REQUIRED TASK »
Quote, without change, all of the lines that follow.

RECORDED DATA »

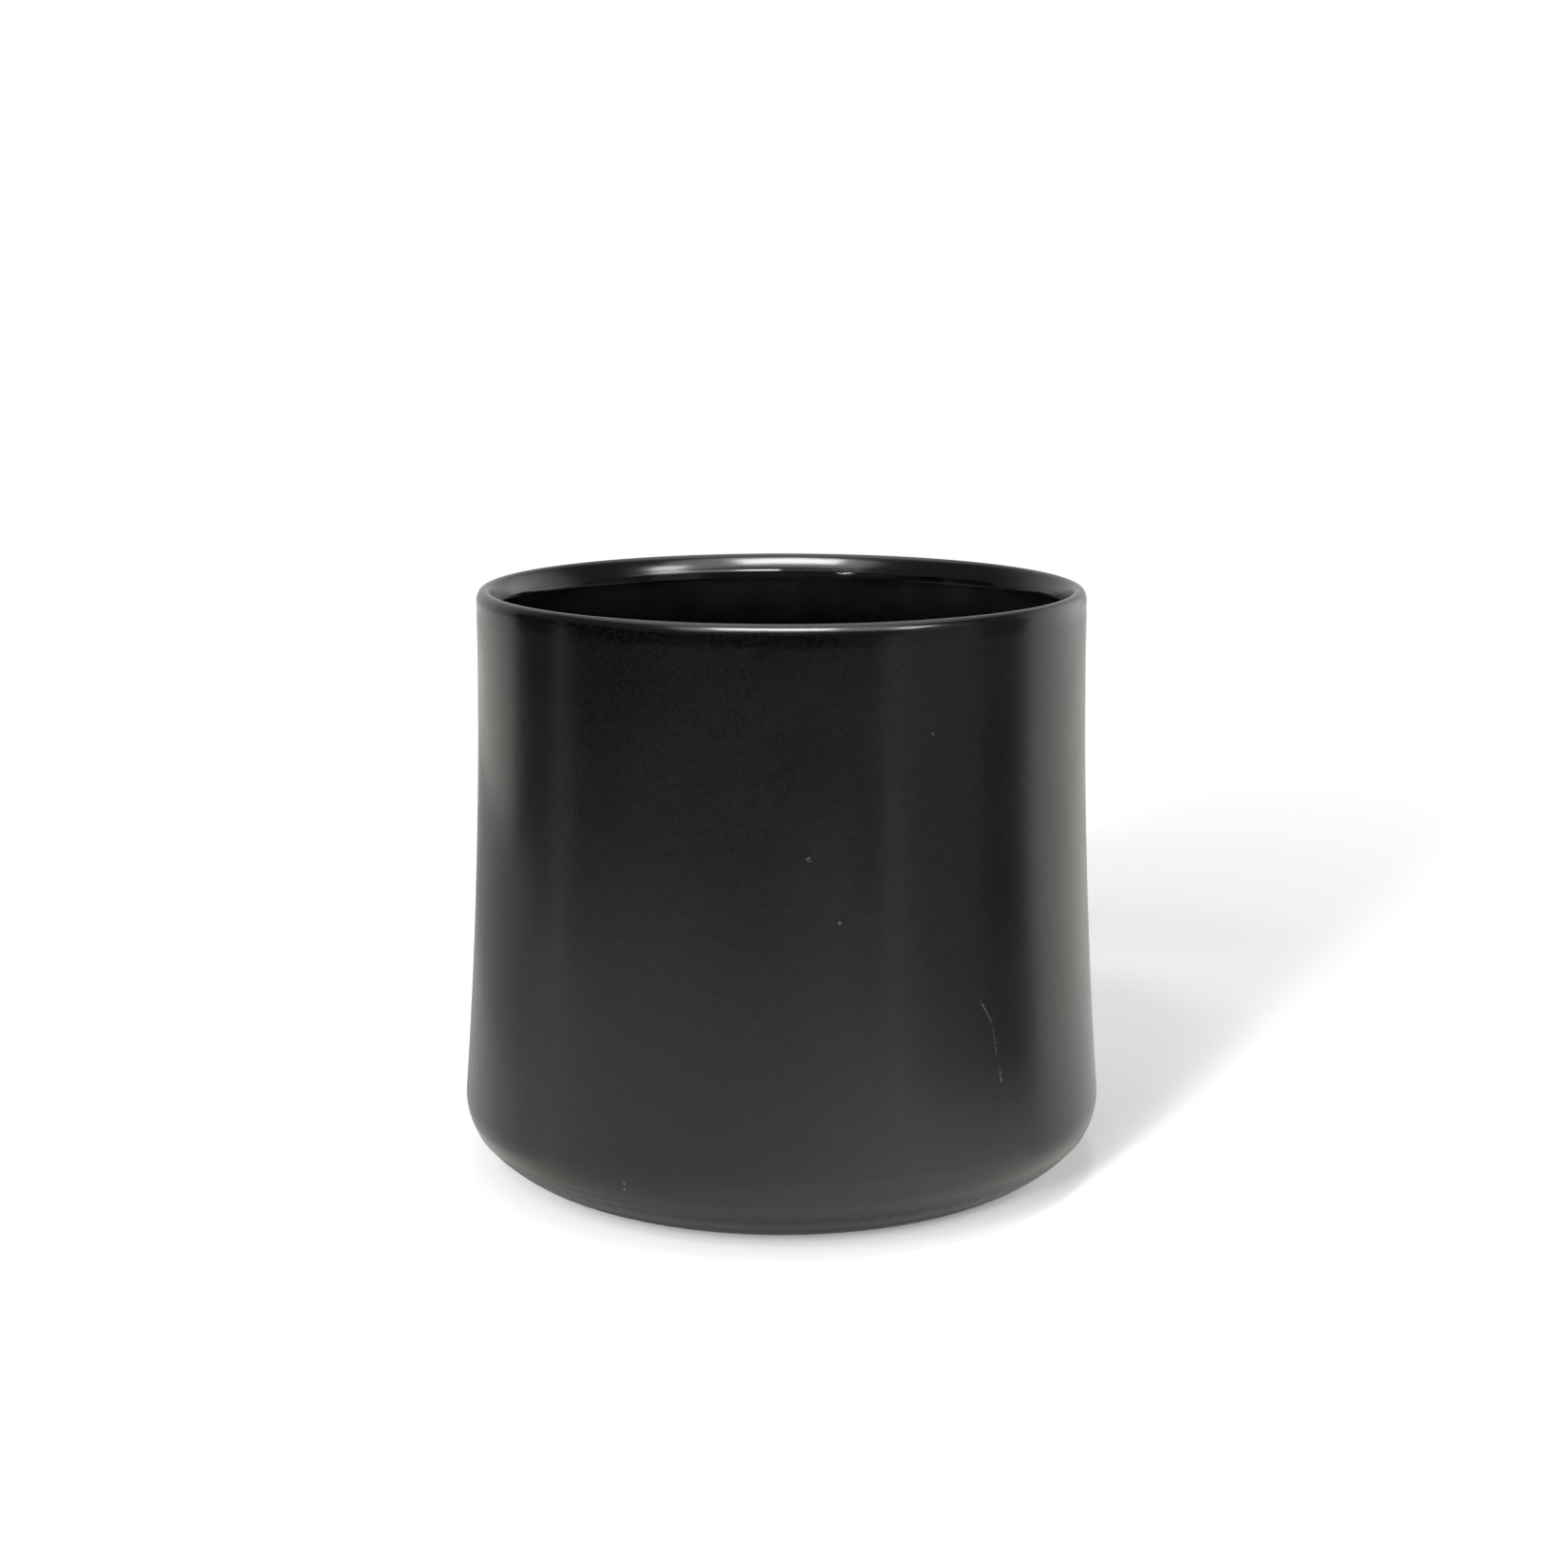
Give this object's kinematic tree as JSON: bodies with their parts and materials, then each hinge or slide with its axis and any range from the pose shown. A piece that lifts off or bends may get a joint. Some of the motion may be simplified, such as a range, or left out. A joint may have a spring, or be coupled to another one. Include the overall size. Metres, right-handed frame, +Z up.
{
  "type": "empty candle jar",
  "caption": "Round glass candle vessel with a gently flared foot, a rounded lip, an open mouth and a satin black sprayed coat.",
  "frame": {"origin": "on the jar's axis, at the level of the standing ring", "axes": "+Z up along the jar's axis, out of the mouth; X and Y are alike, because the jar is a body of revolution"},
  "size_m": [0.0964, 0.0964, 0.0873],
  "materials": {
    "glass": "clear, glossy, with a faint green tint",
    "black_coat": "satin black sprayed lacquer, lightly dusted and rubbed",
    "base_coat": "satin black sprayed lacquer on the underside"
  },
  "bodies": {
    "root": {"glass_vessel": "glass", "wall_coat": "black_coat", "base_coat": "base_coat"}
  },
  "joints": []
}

TASK ANSWER »
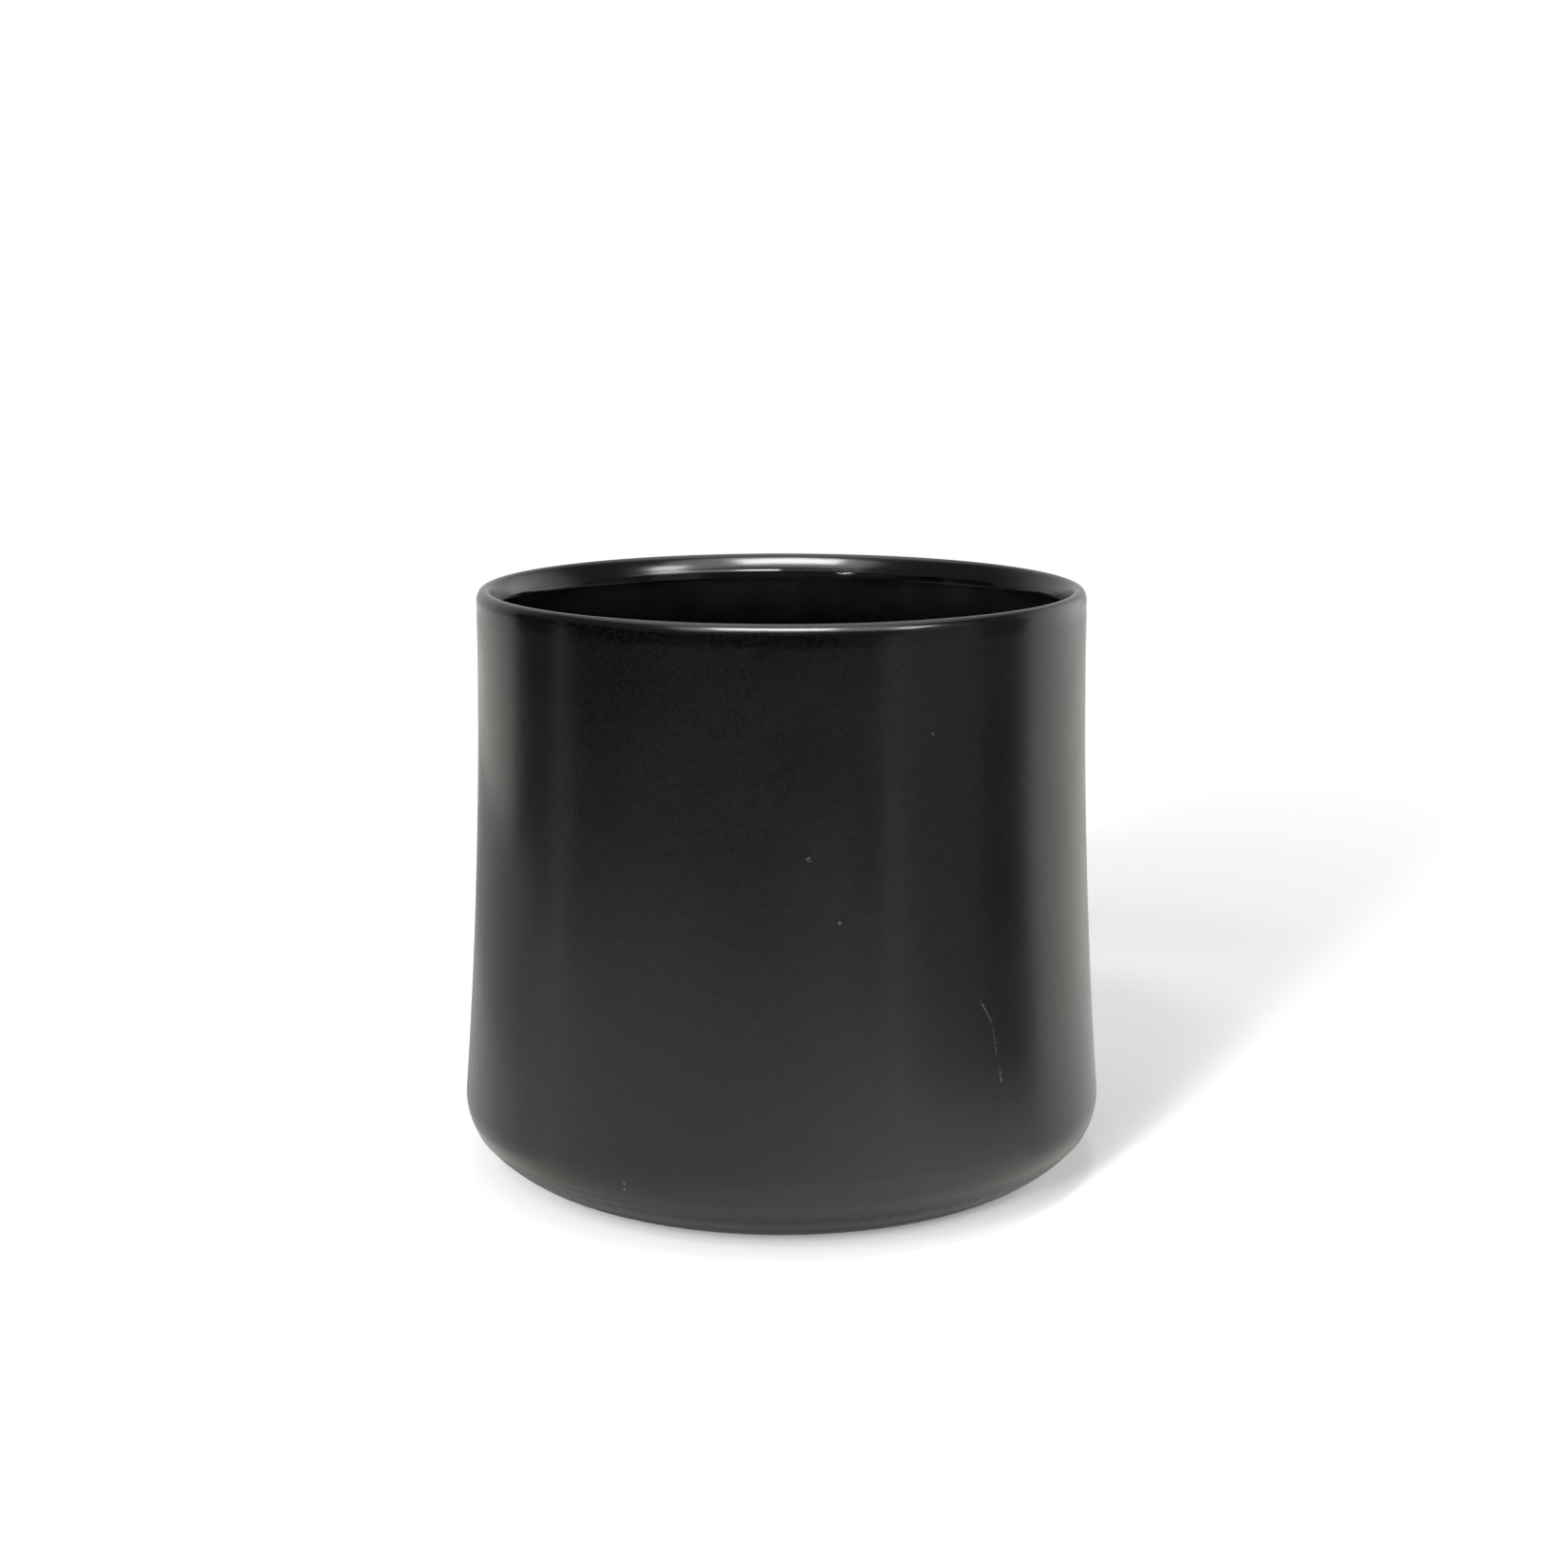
Give this object's kinematic tree as JSON: bodies with their parts and materials, then each hinge or slide with its axis and any range from the pose shown. A piece that lifts off or bends may get a joint. Some of the motion may be simplified, such as a range, or left out. A joint may have a spring, or be coupled to another one. Include the overall size. Metres, right-handed frame, +Z up.
{
  "type": "empty candle jar",
  "caption": "Round glass candle vessel with a gently flared foot, a rounded lip, an open mouth and a satin black sprayed coat.",
  "frame": {"origin": "on the jar's axis, at the level of the standing ring", "axes": "+Z up along the jar's axis, out of the mouth; X and Y are alike, because the jar is a body of revolution"},
  "size_m": [0.0964, 0.0964, 0.0873],
  "materials": {
    "glass": "clear, glossy, with a faint green tint",
    "black_coat": "satin black sprayed lacquer, lightly dusted and rubbed",
    "base_coat": "satin black sprayed lacquer on the underside"
  },
  "bodies": {
    "root": {"glass_vessel": "glass", "wall_coat": "black_coat", "base_coat": "base_coat"}
  },
  "joints": []
}